The interior of Antoinette Baking Co.

Antoinette Baking Co.

It’s sometimes risky ordering the vegan options from a conventional bakery, but not at Antoinette Baking Co. While there aren’t an astounding number of animal-free options, the ones that are available are sweet and delicious. Plus, the cafe offers quality coffee, so when you need an afternoon treat and pick-me-up, this is the place to be.

The interior of Chimera Cafe
The interior of Chimera Cafe

Chimera Cafe

Vegan and gluten-free options abound at this chill cafe. I mean, a vegan breakfast parfait? And the biggest breakfast platters I’ve ever seen? Don’t mind if I do.
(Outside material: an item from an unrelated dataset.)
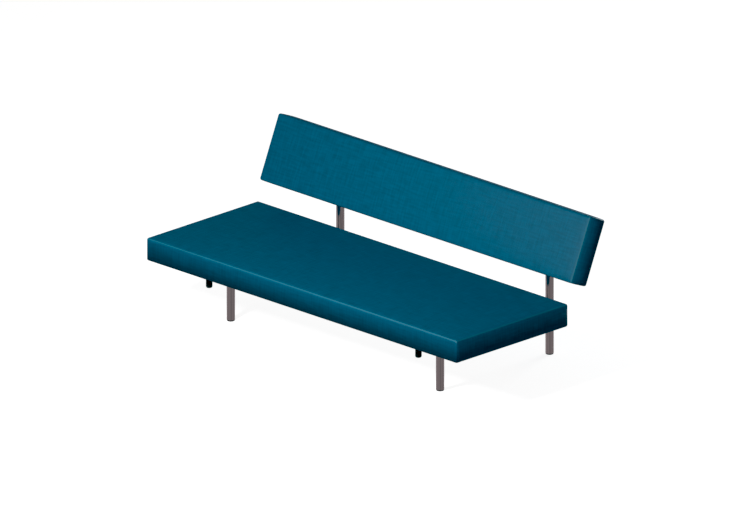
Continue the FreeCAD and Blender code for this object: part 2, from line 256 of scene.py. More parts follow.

The coffee is good, too, so hit up Chimera Cafe before hitting the town and you’ll be good to go for hours.

The exterior of 918 Coffee
The exterior of 918 Coffee

918 Coffee

Looking for a quick bite? 918 Coffee has some solid options for food, beverages and desserts for all manner of dietary restrictions. When we were there, we snagged a buffalo chickpea sandwich and a vegan KitKat! The space itself is pretty rad, too.

Tulsa History

As for history, here’s the thing: not even we knew much if anything about the Tulsa Race Massacre until about 6 months to a year ago. That’s because this terrifying event wasn’t taught in schools. Like, any schools! How?! In any case, Tulsa is making sure the events of that day 100 years ago are never forgotten.

One of the exhibits inside the Greenwood Rising museum.
One of the exhibits inside the Greenwood Rising museum.

Greenwood Rising Museum

This museum dedicated entirely to the Greenwood District and the Tulsa Race Massacre of 1921 opened on the tragic event’s 100th anniversary. And it’s heavy. In the best way possible. Whether you’re familiar with the events of the massacre or not, you’d be depriving yourself of a meaningful experience if you skipped this museum. It’s small but mighty with interactive and immersive exhibits, tons of history and stories told in the voices of those who experienced it first hand, and highlights the sobering truth of racism in America. Bring some tissues, just in case.

A statue at John Hope Franklin Reconciliation Park
A statue at John Hope Franklin Reconciliation Park

John Hope Franklin Reconciliation Park

Need a quiet spot to reflect on the area’s history and the culture of the historically black Greenwood District? Head to Reconciliation Park. Bronze statues modeled after 1921 photos taken during the Tulsa Race Massacre stand tall as a reminder and a tower in the center of the small park tells the story of American history, good and bad. There’s even a healing labyrinth so you can mindfully wander among the greenery.

A book in front of the Fulton Street Books and Coffee sign.
A book from Fulton Street Books and Coffee

Fulton Street Books and Coffee

OK, so it’s not a museum, but this black-owned bookstore features only books by BIPOC authors, including plenty on history, race issues, and current events. Plus, you know, fiction and children’s books, comedy, you name it. It’s a chill place to go hang, stock your bookshelf, and grab and expertly crafted coffee. They even have a small selection of vegan baked goods!

Bottom Line

Long story short, Tulsa is definitely worth a visit. Even if there aren’t mountains to summit or miles of single track to tear up. So get out there and explore already!